If the USB stick is yanked and the filesystem uses fs_holder_ops it will
be notified about sudden device removal and can decide to handle it as
it sees fit. That works for all devices; including log devices or rt
devices or what have you. Usually it will shut the filesystem down and
tell userspace to EIO. I've switched all major filesystems to this model
a few kernel releases ago.

> I am not sure what a possible solution would be here. I can only think

None from the kernel's perspective. It's intended semantics that
userspace relies upon (For example, if you have an fdstore then you very
much want that persistence.).

We could zap all files and make the fds cataonic. But that's just insane
from the start. It would be a drastic deviation from basic semantics
we've had since forever. It would also be extremly difficult to get
right and performant because you'd need algorithms to find all of them.
Keeping a global map for all files open on a filesystem instance is just
insane so is walking all processes and inspecting their fdtables.

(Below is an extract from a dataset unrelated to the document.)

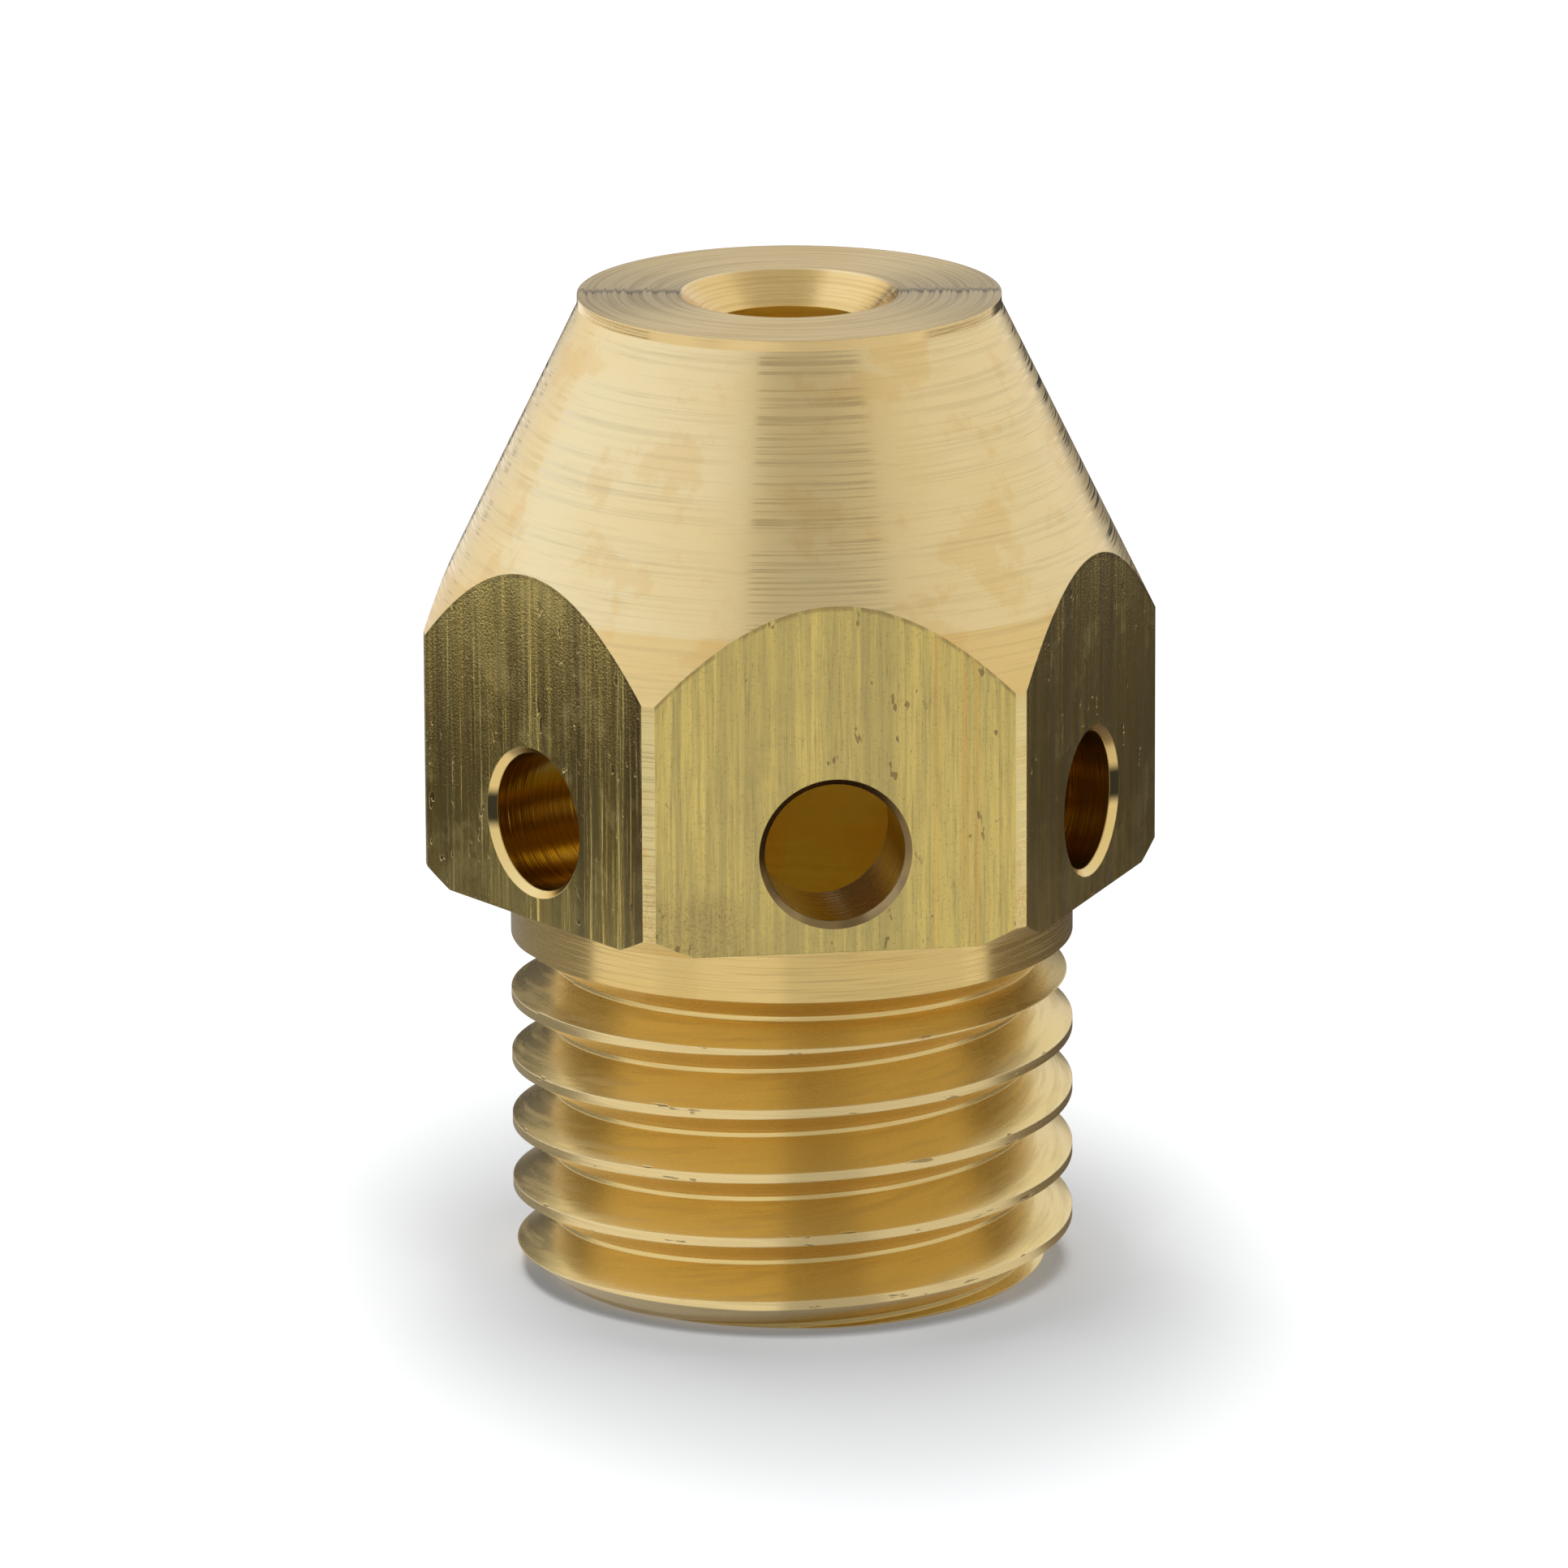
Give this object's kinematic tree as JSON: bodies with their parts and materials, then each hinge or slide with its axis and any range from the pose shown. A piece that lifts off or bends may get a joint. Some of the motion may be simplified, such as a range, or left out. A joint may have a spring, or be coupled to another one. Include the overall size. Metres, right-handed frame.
{
  "type": "tig collet body",
  "caption": "Brass TIG torch collet body: hexagonal head with a conical nose, central electrode bore, radial gas holes and a threaded shank.",
  "frame": {"origin": "centre of the flat threaded end", "axes": "+Z along the axis from the threaded end to the front face; -Y square to the hexagon flat that the picture shows nearest"},
  "size_m": [0.0144, 0.0126, 0.0195],
  "materials": {
    "brass": "machined, with light tarnish"
  },
  "bodies": {
    "root": {"collet_body": "brass"}
  },
  "joints": []
}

I don't believe we need to do anything here unless you want some tmpfs
specific black magic where you can issue a shutdown ioctl on tmpfs that
magically frees memory. And I'd still expect that this would fsck
userspace over that doesn't expect this behavior.

> of blocking exit(2) for the last process in the namespace until all
> filesystems are cleanly unmounted, but that is not very informative
> either.

If you just wanted the ability to wait for a filesystem to have gone
away completely that's an easier thing to achieve. Inotify has support
for this via IN_UNMOUNT. But as you say I doubt that's actually helpful.